3. **Within-Method Comparison:** For both methods, the average gradient sizes for the two different weight subsets (`ω_i` and `ω_j`) become very similar after the initial epoch, suggesting convergence in gradient magnitude across different parts of the model.
4. **Outlier:** The initial average gradient for MRL on `ω_i,i∈[0,96]` (3.666) is a clear outlier, being the largest value on the chart by a significant margin.
### Interpretation
This chart likely analyzes the training dynamics of two machine learning optimization or regularization methods, SMRL and MRL. The data demonstrates that both methods successfully drive down gradient magnitudes and variances over time, which is a typical sign of training convergence and stabilization.

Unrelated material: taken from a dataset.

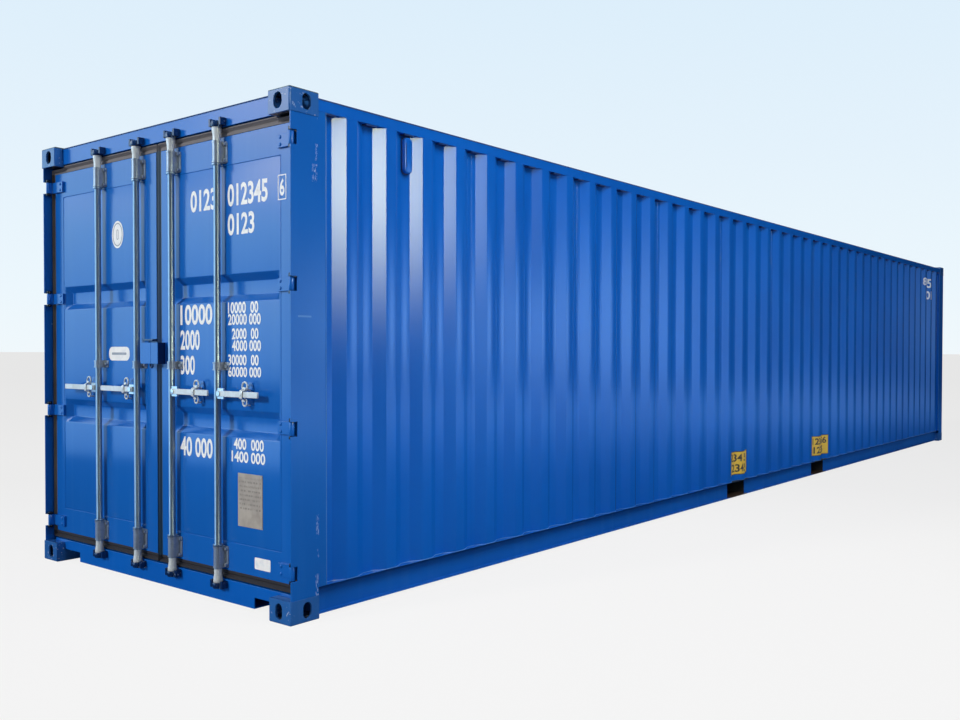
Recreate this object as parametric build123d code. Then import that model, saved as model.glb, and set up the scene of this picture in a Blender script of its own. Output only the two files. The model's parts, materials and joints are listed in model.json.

The key investigative insight is the **performance gap between MRL and SMRL**. The consistently higher gradient variance for MRL suggests its optimization landscape may be noisier or less stable than SMRL's. The notably larger initial gradients for MRL could indicate a different parameter initialization scheme, a more aggressive early learning rate, or a fundamental difference in how the method scales gradients. The fact that MRL's gradients start larger but still converge to small values implies the method is effective, but potentially through a different, higher-variance trajectory compared to SMRL. The convergence of gradient sizes between different weight subsets (`ω_i` and `ω_j`) within each method suggests that, over time, the optimization pressure becomes evenly distributed across the model's parameters for both techniques.